Maybe I’m just somehow misinterpreting this, which is why I open the question to you. What do you think?
The ethics of “outing” GLBTs, as I’ve understood them since first reading Michelangelo Signorile’s writings in the Village Voice decades ago, are disputed, but for political figures they seem to be more or less this: if a closeted political figure is making bigotry against gays part of his or her appeal to voters, then “outing” them is fair because it speaks to the politician’s hypocrisy. If a closeted politician does not make bigotry towards gays part of his or her appeal to voters, then their own sexual orientation is their own business.
(To take a borderline example: I’m not breaking any news here by noting that Rep. David Dreier is commonly understood to be gay despite (so far as I know) his never publicly confirming or denying it; he, however, has a good record on GLBT issues and so Democrats, at least, don’t tend to dwell on it. Some argue that his vote for John Boehner as Speaker of the House is enough of a “betrayal of the movement” to justify his outing; most Democrats, though, seem to think he should be given his privacy.)
This viewpoint has been the opposite of that taken by, say, the Dartmouth Review back when the likes of prominent conservatives Dinesh D’Souza and Laura Ingraham used to run it in their college days, when outing other politically active GLBT college students was used to punish them for taking open political stances on the issue.
(Of course, anyone who was involved in student government back in the day, and it probably is still this way, knows that candidates were often accused of being gay or lesbian regardless of the truth. I recall one race back at Cal State Long Beach where a closeted gay candidate’s supporters were loudly accusing his straight opponent of being homosexual. She did not want to out him. Guess who won?)
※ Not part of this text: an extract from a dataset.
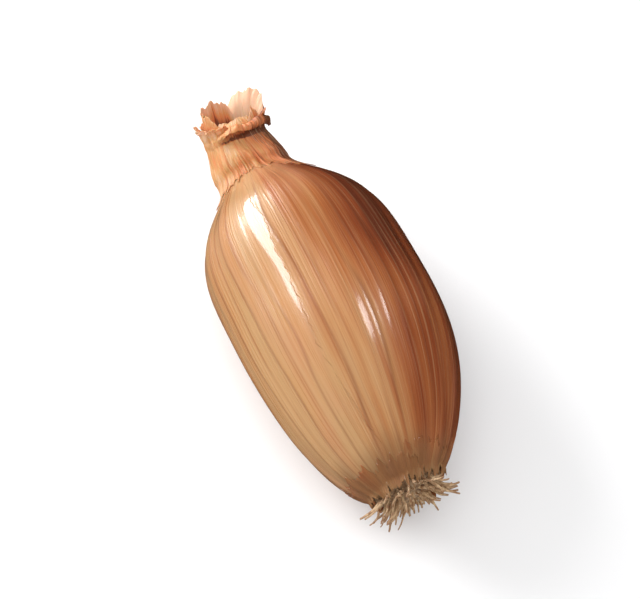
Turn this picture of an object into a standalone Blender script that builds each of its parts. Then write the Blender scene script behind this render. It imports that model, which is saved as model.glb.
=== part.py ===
"""A long shallot lying on its side: the bulb, the dried leaf sheaths at its neck, and its root plate.

Lengths are in metres and +Z is up. Every piece is first shaped straight, with the bulb's axis along +X from
the root end to the neck and x = 0 at its widest place. Then all of them are bent, tipped and lowered
together, so that the shallot rests on its flat spot, whose middle is the origin.
"""

import math
import random

import bmesh
import bpy
from mathutils import Matrix, Vector

# Bulb
BODY_RADIUS = 0.0125
ROOT_REACH = 0.0258
NECK_REACH = 0.0222
NECK_RADIUS = 0.0042
ROOT_ROUNDNESS = 2.05
SHOULDER_FULLNESS = 2.35
CORE_LENGTH = 0.0036
CORE_TIP_RADIUS = 0.0031

# Cross-section, as shares of the body's radius: the side it lies on is the flatter one
HALF_HEIGHT = 0.905
TOP_FULLNESS = 0.055

# Lopsidedness, waves of the outline, and the soft ribs that veins raise in the dry skin
LOPSIDEDNESS = 0.00030
OUTLINE_WAVE = 0.00015
RIB_COUNT = 17
RIB_HEIGHT = 0.00009

# Fits between the pieces
GAP = 0.00035
RECESS_RADIUS = 0.0046
RECESS_DEPTH = 0.0010

# Dried leaf sheaths
HUSK_WALL = 0.00070
SKIRT_REACH = 0.0024
SKIRT_RAGGEDNESS = 0.0012
PLEAT_COUNT = 9
PLEAT_HEIGHT = 0.00034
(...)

The notion presented by Pedroza that all politicians should have to “let people know how they swing” just like they would report their finances — and I would love to see the disclosure form he has in mind — so that bigots would know the truth about them and could make up their mind accordingly is … novel. I mean, really, I don’t think I’ve ever heard anyone even express this opinion aloud before, let along in print. (Have you?) What I enjoy thinking about most is how far one can take this “reveal yourself to bigots so that they can decide whether to be bigoted towards you” ethos of his. And, again, I look to you for your suggestions.
Does it apply to bloggers and journalists too, I wonder? For anyone who may have any prejudices against it, I admit that I am a vegetarian who likes foreign movies. Out and proud!